Start of Data excerpts

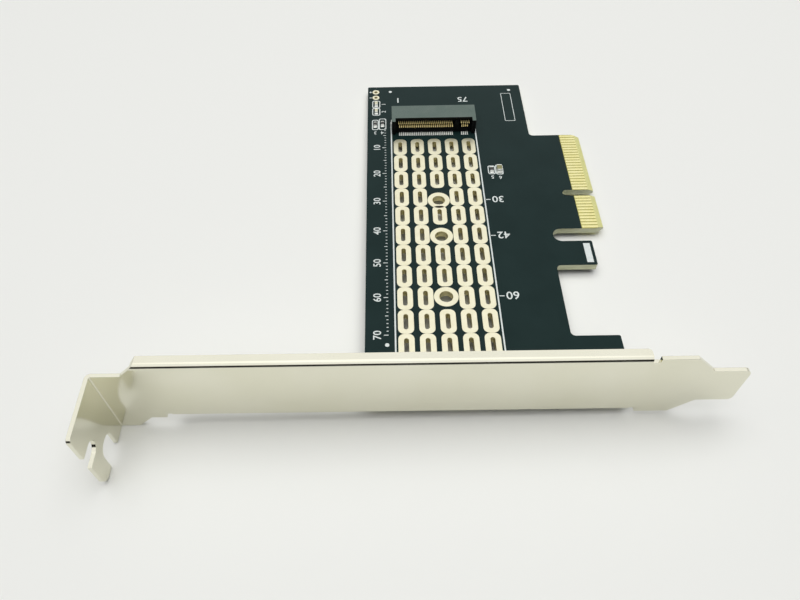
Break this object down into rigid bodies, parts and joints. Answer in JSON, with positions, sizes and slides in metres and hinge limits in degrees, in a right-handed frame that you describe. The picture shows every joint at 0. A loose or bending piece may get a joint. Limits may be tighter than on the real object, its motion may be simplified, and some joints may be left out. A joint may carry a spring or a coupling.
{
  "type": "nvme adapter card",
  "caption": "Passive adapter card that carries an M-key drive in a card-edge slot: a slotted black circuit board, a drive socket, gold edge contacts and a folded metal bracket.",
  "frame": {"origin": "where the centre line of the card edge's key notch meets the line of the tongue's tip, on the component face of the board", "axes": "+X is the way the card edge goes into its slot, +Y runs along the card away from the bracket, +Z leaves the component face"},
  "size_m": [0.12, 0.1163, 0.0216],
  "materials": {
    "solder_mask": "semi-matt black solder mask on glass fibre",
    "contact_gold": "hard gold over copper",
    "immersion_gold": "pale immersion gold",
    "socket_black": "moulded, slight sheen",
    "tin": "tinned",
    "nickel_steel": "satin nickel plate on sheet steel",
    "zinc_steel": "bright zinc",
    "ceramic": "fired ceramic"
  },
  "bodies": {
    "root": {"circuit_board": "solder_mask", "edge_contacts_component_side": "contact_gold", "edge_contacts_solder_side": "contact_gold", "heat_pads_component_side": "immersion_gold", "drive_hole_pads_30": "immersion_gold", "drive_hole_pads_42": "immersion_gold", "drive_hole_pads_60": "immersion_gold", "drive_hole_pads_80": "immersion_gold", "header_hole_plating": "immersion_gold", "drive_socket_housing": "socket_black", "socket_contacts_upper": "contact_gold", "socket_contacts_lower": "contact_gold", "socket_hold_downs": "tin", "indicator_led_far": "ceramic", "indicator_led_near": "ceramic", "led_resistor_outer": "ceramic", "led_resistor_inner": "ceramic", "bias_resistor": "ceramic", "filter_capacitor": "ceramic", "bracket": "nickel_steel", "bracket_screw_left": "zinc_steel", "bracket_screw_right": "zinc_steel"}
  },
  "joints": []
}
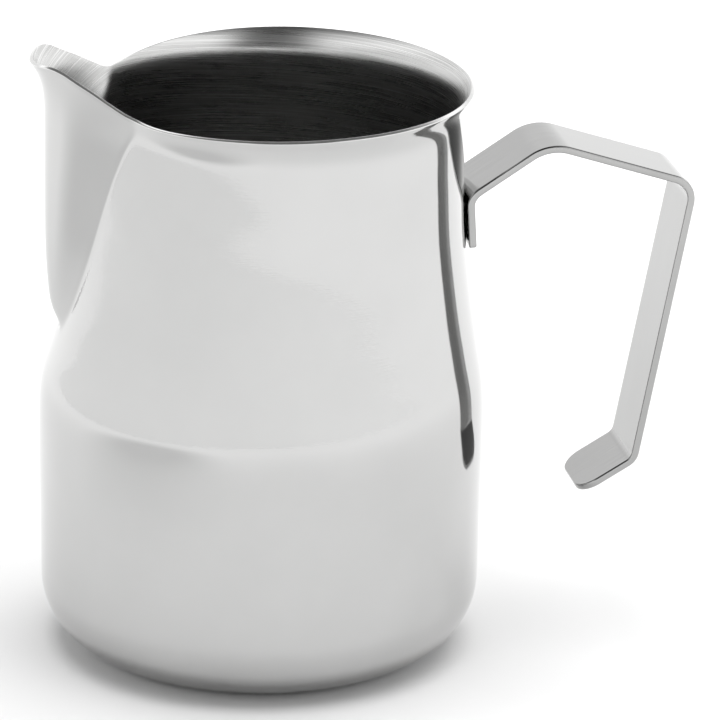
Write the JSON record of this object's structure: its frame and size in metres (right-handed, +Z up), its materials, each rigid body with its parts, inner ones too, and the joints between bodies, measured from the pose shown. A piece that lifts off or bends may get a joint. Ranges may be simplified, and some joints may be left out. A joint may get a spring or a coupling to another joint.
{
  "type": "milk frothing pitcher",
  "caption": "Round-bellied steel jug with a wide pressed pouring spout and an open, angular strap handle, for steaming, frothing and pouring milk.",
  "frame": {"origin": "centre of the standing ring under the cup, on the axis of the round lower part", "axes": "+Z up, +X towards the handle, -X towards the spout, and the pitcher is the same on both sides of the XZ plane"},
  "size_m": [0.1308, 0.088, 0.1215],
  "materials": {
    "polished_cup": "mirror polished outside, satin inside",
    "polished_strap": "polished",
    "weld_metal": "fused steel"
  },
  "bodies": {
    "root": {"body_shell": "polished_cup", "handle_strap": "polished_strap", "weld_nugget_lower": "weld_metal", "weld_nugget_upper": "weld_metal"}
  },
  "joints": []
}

End of Data excerpts

Extract every entry above as it appears.

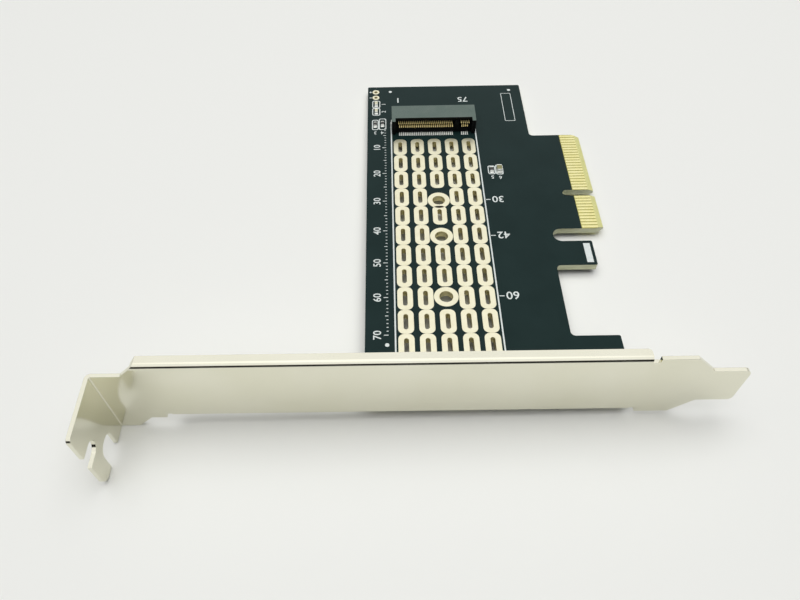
Break this object down into rigid bodies, parts and joints. Answer in JSON, with positions, sizes and slides in metres and hinge limits in degrees, in a right-handed frame that you describe. The picture shows every joint at 0. A loose or bending piece may get a joint. Limits may be tighter than on the real object, its motion may be simplified, and some joints may be left out. A joint may carry a spring or a coupling.
{
  "type": "nvme adapter card",
  "caption": "Passive adapter card that carries an M-key drive in a card-edge slot: a slotted black circuit board, a drive socket, gold edge contacts and a folded metal bracket.",
  "frame": {"origin": "where the centre line of the card edge's key notch meets the line of the tongue's tip, on the component face of the board", "axes": "+X is the way the card edge goes into its slot, +Y runs along the card away from the bracket, +Z leaves the component face"},
  "size_m": [0.12, 0.1163, 0.0216],
  "materials": {
    "solder_mask": "semi-matt black solder mask on glass fibre",
    "contact_gold": "hard gold over copper",
    "immersion_gold": "pale immersion gold",
    "socket_black": "moulded, slight sheen",
    "tin": "tinned",
    "nickel_steel": "satin nickel plate on sheet steel",
    "zinc_steel": "bright zinc",
    "ceramic": "fired ceramic"
  },
  "bodies": {
    "root": {"circuit_board": "solder_mask", "edge_contacts_component_side": "contact_gold", "edge_contacts_solder_side": "contact_gold", "heat_pads_component_side": "immersion_gold", "drive_hole_pads_30": "immersion_gold", "drive_hole_pads_42": "immersion_gold", "drive_hole_pads_60": "immersion_gold", "drive_hole_pads_80": "immersion_gold", "header_hole_plating": "immersion_gold", "drive_socket_housing": "socket_black", "socket_contacts_upper": "contact_gold", "socket_contacts_lower": "contact_gold", "socket_hold_downs": "tin", "indicator_led_far": "ceramic", "indicator_led_near": "ceramic", "led_resistor_outer": "ceramic", "led_resistor_inner": "ceramic", "bias_resistor": "ceramic", "filter_capacitor": "ceramic", "bracket": "nickel_steel", "bracket_screw_left": "zinc_steel", "bracket_screw_right": "zinc_steel"}
  },
  "joints": []
}
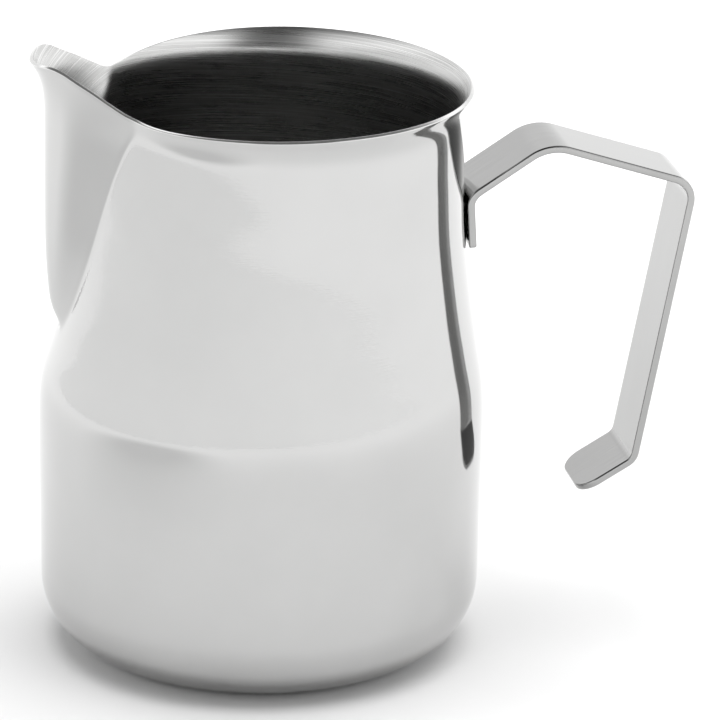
Write the JSON record of this object's structure: its frame and size in metres (right-handed, +Z up), its materials, each rigid body with its parts, inner ones too, and the joints between bodies, measured from the pose shown. A piece that lifts off or bends may get a joint. Ranges may be simplified, and some joints may be left out. A joint may get a spring or a coupling to another joint.
{
  "type": "milk frothing pitcher",
  "caption": "Round-bellied steel jug with a wide pressed pouring spout and an open, angular strap handle, for steaming, frothing and pouring milk.",
  "frame": {"origin": "centre of the standing ring under the cup, on the axis of the round lower part", "axes": "+Z up, +X towards the handle, -X towards the spout, and the pitcher is the same on both sides of the XZ plane"},
  "size_m": [0.1308, 0.088, 0.1215],
  "materials": {
    "polished_cup": "mirror polished outside, satin inside",
    "polished_strap": "polished",
    "weld_metal": "fused steel"
  },
  "bodies": {
    "root": {"body_shell": "polished_cup", "handle_strap": "polished_strap", "weld_nugget_lower": "weld_metal", "weld_nugget_upper": "weld_metal"}
  },
  "joints": []
}